━━━ STORED DATA ━━━

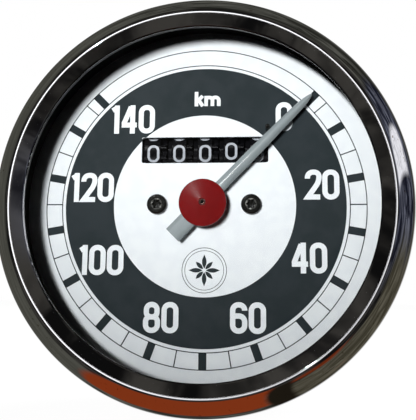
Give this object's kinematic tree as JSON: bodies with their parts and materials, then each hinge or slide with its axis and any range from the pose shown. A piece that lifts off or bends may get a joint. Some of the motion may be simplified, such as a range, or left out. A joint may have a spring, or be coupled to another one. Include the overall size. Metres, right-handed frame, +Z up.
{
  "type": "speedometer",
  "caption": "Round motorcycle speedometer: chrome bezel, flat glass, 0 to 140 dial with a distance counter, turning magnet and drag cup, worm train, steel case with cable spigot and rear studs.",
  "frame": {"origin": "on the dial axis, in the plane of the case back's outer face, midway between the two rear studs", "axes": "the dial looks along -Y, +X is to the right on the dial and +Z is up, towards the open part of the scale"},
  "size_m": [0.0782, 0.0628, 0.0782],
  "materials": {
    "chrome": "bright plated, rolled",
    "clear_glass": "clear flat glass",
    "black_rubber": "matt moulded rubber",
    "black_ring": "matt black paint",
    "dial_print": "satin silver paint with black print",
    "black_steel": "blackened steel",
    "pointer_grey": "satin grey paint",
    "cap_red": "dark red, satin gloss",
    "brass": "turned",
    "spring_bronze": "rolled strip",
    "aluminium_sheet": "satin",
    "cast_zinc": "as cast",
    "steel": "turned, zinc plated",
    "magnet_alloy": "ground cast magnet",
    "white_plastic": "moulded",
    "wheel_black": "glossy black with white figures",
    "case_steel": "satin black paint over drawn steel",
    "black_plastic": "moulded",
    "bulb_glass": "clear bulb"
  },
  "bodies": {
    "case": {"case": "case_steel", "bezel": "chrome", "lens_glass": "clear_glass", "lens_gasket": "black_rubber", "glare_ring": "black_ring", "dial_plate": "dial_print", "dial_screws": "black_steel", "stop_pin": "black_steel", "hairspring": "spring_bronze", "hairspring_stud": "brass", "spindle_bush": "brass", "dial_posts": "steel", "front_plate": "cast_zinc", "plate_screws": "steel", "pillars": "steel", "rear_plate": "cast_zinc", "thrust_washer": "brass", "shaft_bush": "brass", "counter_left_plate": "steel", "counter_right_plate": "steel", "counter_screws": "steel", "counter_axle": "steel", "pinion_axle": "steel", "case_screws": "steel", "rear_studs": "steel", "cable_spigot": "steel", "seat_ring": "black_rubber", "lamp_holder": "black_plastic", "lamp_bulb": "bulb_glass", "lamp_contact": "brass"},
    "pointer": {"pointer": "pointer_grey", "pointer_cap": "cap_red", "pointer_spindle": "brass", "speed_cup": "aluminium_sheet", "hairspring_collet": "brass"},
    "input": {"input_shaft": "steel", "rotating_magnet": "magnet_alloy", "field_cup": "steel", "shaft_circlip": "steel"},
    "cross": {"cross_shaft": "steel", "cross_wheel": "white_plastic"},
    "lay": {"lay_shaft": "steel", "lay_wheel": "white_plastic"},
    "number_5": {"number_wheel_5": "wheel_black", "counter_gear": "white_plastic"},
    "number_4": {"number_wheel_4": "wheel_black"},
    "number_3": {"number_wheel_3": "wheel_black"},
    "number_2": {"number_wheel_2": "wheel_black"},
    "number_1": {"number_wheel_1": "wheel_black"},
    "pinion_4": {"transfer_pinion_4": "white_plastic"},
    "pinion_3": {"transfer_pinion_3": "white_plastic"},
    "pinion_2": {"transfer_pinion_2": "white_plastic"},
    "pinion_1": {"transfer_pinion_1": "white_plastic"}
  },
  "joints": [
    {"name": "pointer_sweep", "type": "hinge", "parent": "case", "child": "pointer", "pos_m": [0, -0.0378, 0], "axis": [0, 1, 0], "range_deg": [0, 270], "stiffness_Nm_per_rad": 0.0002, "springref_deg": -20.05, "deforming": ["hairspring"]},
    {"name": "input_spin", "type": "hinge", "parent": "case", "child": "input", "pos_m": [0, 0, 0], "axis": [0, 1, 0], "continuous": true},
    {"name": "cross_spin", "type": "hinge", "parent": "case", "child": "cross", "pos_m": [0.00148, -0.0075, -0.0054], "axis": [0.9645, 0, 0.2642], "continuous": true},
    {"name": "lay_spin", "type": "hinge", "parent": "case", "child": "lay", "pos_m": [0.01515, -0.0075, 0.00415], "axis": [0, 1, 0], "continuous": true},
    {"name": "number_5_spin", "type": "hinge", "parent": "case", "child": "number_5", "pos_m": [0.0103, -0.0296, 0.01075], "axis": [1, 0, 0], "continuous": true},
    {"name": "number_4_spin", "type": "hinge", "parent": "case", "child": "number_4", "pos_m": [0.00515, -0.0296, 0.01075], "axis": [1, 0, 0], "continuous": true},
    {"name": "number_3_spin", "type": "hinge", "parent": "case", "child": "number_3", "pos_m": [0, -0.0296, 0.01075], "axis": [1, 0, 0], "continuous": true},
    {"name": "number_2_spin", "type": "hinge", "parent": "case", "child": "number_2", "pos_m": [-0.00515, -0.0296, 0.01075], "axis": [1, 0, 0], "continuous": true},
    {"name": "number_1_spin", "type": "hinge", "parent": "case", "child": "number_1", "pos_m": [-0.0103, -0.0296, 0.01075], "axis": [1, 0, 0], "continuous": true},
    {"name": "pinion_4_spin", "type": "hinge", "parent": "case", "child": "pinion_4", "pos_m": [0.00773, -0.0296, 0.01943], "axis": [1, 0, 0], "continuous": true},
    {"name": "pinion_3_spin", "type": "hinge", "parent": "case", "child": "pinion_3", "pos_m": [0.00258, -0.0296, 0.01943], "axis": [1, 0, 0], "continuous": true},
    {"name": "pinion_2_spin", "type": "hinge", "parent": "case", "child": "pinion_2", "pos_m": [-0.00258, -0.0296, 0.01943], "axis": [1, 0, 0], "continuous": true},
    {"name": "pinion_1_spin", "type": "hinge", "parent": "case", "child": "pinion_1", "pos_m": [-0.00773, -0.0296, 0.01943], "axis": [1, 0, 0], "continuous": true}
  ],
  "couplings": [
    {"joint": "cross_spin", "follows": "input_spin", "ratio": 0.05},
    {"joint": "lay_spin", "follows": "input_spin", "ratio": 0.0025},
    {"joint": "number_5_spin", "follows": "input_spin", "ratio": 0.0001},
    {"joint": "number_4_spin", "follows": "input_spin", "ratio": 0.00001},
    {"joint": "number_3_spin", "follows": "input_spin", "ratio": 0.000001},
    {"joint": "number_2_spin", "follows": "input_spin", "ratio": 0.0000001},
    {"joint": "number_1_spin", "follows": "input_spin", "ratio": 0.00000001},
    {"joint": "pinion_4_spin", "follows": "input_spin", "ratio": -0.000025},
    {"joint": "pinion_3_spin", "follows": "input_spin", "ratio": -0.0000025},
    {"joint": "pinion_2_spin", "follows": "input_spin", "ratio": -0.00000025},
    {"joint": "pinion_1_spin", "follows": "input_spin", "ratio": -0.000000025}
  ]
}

━━━

### EXERCISE DESCRIPTION
Extract all of the data shown above without alteration.

### SOLUTION
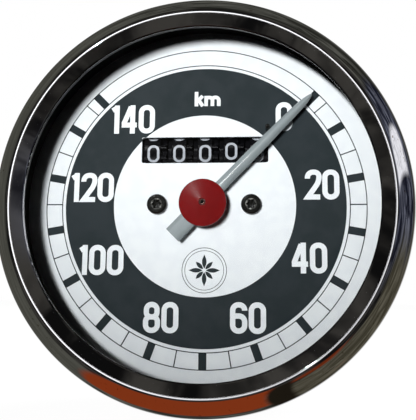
Give this object's kinematic tree as JSON: bodies with their parts and materials, then each hinge or slide with its axis and any range from the pose shown. A piece that lifts off or bends may get a joint. Some of the motion may be simplified, such as a range, or left out. A joint may have a spring, or be coupled to another one. Include the overall size. Metres, right-handed frame, +Z up.
{
  "type": "speedometer",
  "caption": "Round motorcycle speedometer: chrome bezel, flat glass, 0 to 140 dial with a distance counter, turning magnet and drag cup, worm train, steel case with cable spigot and rear studs.",
  "frame": {"origin": "on the dial axis, in the plane of the case back's outer face, midway between the two rear studs", "axes": "the dial looks along -Y, +X is to the right on the dial and +Z is up, towards the open part of the scale"},
  "size_m": [0.0782, 0.0628, 0.0782],
  "materials": {
    "chrome": "bright plated, rolled",
    "clear_glass": "clear flat glass",
    "black_rubber": "matt moulded rubber",
    "black_ring": "matt black paint",
    "dial_print": "satin silver paint with black print",
    "black_steel": "blackened steel",
    "pointer_grey": "satin grey paint",
    "cap_red": "dark red, satin gloss",
    "brass": "turned",
    "spring_bronze": "rolled strip",
    "aluminium_sheet": "satin",
    "cast_zinc": "as cast",
    "steel": "turned, zinc plated",
    "magnet_alloy": "ground cast magnet",
    "white_plastic": "moulded",
    "wheel_black": "glossy black with white figures",
    "case_steel": "satin black paint over drawn steel",
    "black_plastic": "moulded",
    "bulb_glass": "clear bulb"
  },
  "bodies": {
    "case": {"case": "case_steel", "bezel": "chrome", "lens_glass": "clear_glass", "lens_gasket": "black_rubber", "glare_ring": "black_ring", "dial_plate": "dial_print", "dial_screws": "black_steel", "stop_pin": "black_steel", "hairspring": "spring_bronze", "hairspring_stud": "brass", "spindle_bush": "brass", "dial_posts": "steel", "front_plate": "cast_zinc", "plate_screws": "steel", "pillars": "steel", "rear_plate": "cast_zinc", "thrust_washer": "brass", "shaft_bush": "brass", "counter_left_plate": "steel", "counter_right_plate": "steel", "counter_screws": "steel", "counter_axle": "steel", "pinion_axle": "steel", "case_screws": "steel", "rear_studs": "steel", "cable_spigot": "steel", "seat_ring": "black_rubber", "lamp_holder": "black_plastic", "lamp_bulb": "bulb_glass", "lamp_contact": "brass"},
    "pointer": {"pointer": "pointer_grey", "pointer_cap": "cap_red", "pointer_spindle": "brass", "speed_cup": "aluminium_sheet", "hairspring_collet": "brass"},
    "input": {"input_shaft": "steel", "rotating_magnet": "magnet_alloy", "field_cup": "steel", "shaft_circlip": "steel"},
    "cross": {"cross_shaft": "steel", "cross_wheel": "white_plastic"},
    "lay": {"lay_shaft": "steel", "lay_wheel": "white_plastic"},
    "number_5": {"number_wheel_5": "wheel_black", "counter_gear": "white_plastic"},
    "number_4": {"number_wheel_4": "wheel_black"},
    "number_3": {"number_wheel_3": "wheel_black"},
    "number_2": {"number_wheel_2": "wheel_black"},
    "number_1": {"number_wheel_1": "wheel_black"},
    "pinion_4": {"transfer_pinion_4": "white_plastic"},
    "pinion_3": {"transfer_pinion_3": "white_plastic"},
    "pinion_2": {"transfer_pinion_2": "white_plastic"},
    "pinion_1": {"transfer_pinion_1": "white_plastic"}
  },
  "joints": [
    {"name": "pointer_sweep", "type": "hinge", "parent": "case", "child": "pointer", "pos_m": [0, -0.0378, 0], "axis": [0, 1, 0], "range_deg": [0, 270], "stiffness_Nm_per_rad": 0.0002, "springref_deg": -20.05, "deforming": ["hairspring"]},
    {"name": "input_spin", "type": "hinge", "parent": "case", "child": "input", "pos_m": [0, 0, 0], "axis": [0, 1, 0], "continuous": true},
    {"name": "cross_spin", "type": "hinge", "parent": "case", "child": "cross", "pos_m": [0.00148, -0.0075, -0.0054], "axis": [0.9645, 0, 0.2642], "continuous": true},
    {"name": "lay_spin", "type": "hinge", "parent": "case", "child": "lay", "pos_m": [0.01515, -0.0075, 0.00415], "axis": [0, 1, 0], "continuous": true},
    {"name": "number_5_spin", "type": "hinge", "parent": "case", "child": "number_5", "pos_m": [0.0103, -0.0296, 0.01075], "axis": [1, 0, 0], "continuous": true},
    {"name": "number_4_spin", "type": "hinge", "parent": "case", "child": "number_4", "pos_m": [0.00515, -0.0296, 0.01075], "axis": [1, 0, 0], "continuous": true},
    {"name": "number_3_spin", "type": "hinge", "parent": "case", "child": "number_3", "pos_m": [0, -0.0296, 0.01075], "axis": [1, 0, 0], "continuous": true},
    {"name": "number_2_spin", "type": "hinge", "parent": "case", "child": "number_2", "pos_m": [-0.00515, -0.0296, 0.01075], "axis": [1, 0, 0], "continuous": true},
    {"name": "number_1_spin", "type": "hinge", "parent": "case", "child": "number_1", "pos_m": [-0.0103, -0.0296, 0.01075], "axis": [1, 0, 0], "continuous": true},
    {"name": "pinion_4_spin", "type": "hinge", "parent": "case", "child": "pinion_4", "pos_m": [0.00773, -0.0296, 0.01943], "axis": [1, 0, 0], "continuous": true},
    {"name": "pinion_3_spin", "type": "hinge", "parent": "case", "child": "pinion_3", "pos_m": [0.00258, -0.0296, 0.01943], "axis": [1, 0, 0], "continuous": true},
    {"name": "pinion_2_spin", "type": "hinge", "parent": "case", "child": "pinion_2", "pos_m": [-0.00258, -0.0296, 0.01943], "axis": [1, 0, 0], "continuous": true},
    {"name": "pinion_1_spin", "type": "hinge", "parent": "case", "child": "pinion_1", "pos_m": [-0.00773, -0.0296, 0.01943], "axis": [1, 0, 0], "continuous": true}
  ],
  "couplings": [
    {"joint": "cross_spin", "follows": "input_spin", "ratio": 0.05},
    {"joint": "lay_spin", "follows": "input_spin", "ratio": 0.0025},
    {"joint": "number_5_spin", "follows": "input_spin", "ratio": 0.0001},
    {"joint": "number_4_spin", "follows": "input_spin", "ratio": 0.00001},
    {"joint": "number_3_spin", "follows": "input_spin", "ratio": 0.000001},
    {"joint": "number_2_spin", "follows": "input_spin", "ratio": 0.0000001},
    {"joint": "number_1_spin", "follows": "input_spin", "ratio": 0.00000001},
    {"joint": "pinion_4_spin", "follows": "input_spin", "ratio": -0.000025},
    {"joint": "pinion_3_spin", "follows": "input_spin", "ratio": -0.0000025},
    {"joint": "pinion_2_spin", "follows": "input_spin", "ratio": -0.00000025},
    {"joint": "pinion_1_spin", "follows": "input_spin", "ratio": -0.000000025}
  ]
}